**Problem description**. Reproduce exactly the lines below from the one containing "Write part 2" through the one containing "return piece", including both, and nothing else.

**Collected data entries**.
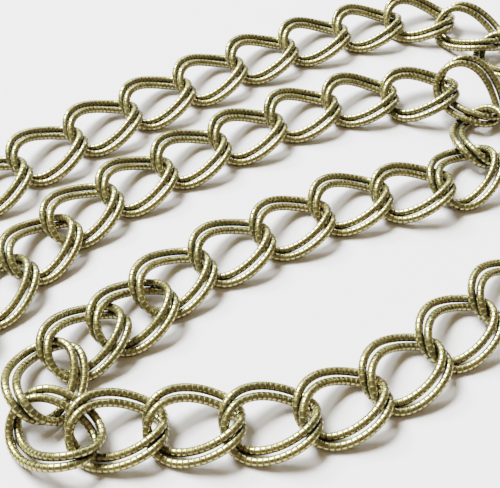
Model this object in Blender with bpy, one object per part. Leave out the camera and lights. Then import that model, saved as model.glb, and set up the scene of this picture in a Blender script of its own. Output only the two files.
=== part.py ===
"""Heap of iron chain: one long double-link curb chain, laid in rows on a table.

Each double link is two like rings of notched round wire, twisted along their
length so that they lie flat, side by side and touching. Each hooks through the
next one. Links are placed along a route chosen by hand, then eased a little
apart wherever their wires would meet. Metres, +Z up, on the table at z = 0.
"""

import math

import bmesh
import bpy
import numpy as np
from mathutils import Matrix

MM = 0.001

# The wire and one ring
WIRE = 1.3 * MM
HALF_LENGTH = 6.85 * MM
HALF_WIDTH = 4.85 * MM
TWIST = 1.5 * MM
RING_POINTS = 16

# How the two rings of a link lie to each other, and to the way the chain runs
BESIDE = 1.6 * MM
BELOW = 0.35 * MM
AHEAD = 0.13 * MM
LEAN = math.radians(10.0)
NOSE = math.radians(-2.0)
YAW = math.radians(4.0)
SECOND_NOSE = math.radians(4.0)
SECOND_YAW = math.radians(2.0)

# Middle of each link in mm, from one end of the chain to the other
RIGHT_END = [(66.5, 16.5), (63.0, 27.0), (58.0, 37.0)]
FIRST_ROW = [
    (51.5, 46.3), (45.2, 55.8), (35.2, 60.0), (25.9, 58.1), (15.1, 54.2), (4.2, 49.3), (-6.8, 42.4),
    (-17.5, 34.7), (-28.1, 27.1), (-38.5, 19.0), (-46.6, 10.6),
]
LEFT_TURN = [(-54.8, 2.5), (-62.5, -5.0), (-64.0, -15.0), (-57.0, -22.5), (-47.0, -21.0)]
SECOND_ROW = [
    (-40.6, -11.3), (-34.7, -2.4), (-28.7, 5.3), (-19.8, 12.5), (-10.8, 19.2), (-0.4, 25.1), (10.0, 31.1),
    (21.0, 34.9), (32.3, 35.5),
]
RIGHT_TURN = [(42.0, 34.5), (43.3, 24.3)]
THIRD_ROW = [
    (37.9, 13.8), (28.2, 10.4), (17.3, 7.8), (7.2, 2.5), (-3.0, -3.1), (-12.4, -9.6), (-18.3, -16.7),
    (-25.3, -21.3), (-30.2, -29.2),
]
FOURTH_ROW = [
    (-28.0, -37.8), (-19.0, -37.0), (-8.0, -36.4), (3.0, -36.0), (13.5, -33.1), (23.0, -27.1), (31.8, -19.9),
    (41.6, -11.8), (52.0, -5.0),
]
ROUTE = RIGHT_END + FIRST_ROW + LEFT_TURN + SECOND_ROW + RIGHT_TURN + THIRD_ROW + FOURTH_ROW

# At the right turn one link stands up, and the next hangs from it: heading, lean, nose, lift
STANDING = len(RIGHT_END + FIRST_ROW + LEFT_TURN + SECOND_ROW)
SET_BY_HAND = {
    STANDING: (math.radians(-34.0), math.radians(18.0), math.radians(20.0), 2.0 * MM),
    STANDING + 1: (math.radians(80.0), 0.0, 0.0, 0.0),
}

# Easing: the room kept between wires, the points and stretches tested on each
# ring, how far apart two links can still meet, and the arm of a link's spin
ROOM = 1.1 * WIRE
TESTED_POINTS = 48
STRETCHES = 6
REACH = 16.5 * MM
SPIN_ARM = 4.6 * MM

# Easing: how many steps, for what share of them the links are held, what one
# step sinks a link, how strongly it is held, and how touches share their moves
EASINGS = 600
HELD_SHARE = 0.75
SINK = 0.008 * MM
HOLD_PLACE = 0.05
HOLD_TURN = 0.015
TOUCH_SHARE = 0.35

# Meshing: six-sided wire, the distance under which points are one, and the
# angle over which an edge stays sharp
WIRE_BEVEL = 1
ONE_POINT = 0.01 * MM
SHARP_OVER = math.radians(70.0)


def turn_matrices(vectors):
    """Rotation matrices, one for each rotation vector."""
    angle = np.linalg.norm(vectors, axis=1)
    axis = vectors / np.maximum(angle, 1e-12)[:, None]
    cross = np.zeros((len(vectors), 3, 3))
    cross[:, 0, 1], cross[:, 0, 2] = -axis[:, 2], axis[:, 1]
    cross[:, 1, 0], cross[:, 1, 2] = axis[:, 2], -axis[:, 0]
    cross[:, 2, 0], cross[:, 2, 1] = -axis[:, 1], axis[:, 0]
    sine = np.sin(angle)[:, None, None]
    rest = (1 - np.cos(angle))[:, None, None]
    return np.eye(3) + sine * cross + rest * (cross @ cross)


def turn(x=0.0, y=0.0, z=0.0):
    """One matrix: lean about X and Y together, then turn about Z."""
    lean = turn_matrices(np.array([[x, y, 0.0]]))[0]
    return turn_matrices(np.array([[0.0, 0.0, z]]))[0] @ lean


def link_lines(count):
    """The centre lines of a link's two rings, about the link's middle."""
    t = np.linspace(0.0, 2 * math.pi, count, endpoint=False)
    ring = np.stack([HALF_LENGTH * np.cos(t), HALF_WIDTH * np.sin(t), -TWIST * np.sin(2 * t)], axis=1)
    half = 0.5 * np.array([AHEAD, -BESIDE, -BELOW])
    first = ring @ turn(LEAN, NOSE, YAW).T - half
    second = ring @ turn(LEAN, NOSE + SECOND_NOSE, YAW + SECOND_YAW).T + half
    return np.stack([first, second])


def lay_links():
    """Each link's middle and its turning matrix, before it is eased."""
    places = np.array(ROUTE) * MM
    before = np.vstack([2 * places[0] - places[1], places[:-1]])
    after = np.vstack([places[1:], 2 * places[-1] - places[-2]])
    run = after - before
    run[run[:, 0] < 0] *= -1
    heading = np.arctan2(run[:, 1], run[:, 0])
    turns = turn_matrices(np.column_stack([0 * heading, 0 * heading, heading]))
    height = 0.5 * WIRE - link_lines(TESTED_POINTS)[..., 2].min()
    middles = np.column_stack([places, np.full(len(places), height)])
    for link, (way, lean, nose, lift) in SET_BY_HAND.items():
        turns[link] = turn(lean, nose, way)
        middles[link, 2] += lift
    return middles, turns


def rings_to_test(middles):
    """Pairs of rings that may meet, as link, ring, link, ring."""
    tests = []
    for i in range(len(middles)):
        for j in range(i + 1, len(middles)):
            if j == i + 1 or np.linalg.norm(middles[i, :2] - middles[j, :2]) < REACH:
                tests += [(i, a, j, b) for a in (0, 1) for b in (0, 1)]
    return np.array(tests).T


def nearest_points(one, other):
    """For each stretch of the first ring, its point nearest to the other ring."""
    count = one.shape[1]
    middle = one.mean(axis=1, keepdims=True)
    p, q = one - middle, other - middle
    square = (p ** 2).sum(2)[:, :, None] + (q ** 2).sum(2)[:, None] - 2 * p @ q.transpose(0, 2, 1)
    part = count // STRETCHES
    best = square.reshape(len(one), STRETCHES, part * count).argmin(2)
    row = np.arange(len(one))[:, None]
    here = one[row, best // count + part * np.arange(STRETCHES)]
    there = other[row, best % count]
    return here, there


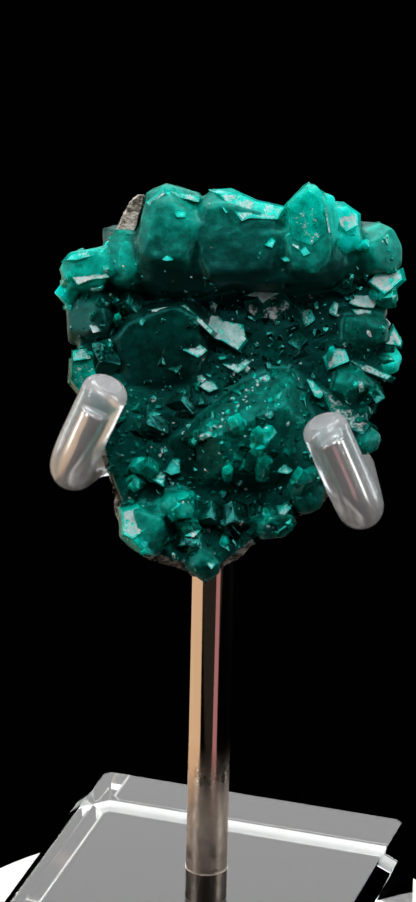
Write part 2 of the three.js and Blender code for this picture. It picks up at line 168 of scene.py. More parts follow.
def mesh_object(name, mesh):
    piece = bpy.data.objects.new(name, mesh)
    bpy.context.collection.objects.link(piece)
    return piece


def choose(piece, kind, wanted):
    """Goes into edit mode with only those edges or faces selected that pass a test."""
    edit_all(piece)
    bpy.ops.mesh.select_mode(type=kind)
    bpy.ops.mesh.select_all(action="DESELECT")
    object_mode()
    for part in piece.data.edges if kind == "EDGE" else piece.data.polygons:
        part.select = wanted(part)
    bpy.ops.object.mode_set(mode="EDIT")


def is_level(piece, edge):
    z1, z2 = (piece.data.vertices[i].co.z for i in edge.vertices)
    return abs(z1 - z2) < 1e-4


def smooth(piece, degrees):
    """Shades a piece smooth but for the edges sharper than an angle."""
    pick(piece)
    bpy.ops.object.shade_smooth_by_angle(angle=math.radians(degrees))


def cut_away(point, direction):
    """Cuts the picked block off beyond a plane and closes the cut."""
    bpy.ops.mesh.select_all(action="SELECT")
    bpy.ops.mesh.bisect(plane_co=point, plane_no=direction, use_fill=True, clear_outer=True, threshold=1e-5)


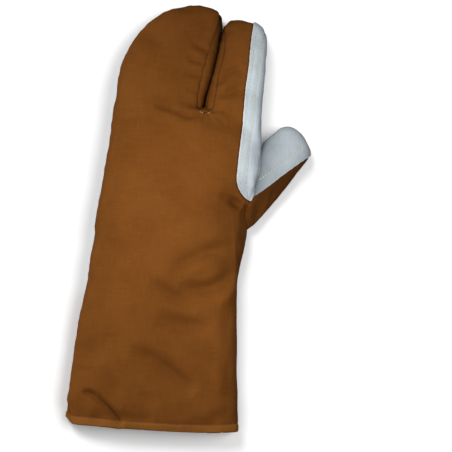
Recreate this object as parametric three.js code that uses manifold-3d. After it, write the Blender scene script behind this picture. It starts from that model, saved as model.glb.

**Finished exercise**.
Write part 2 of the three.js and Blender code for this picture. It picks up at line 168 of scene.py. More parts follow.
def mesh_object(name, mesh):
    piece = bpy.data.objects.new(name, mesh)
    bpy.context.collection.objects.link(piece)
    return piece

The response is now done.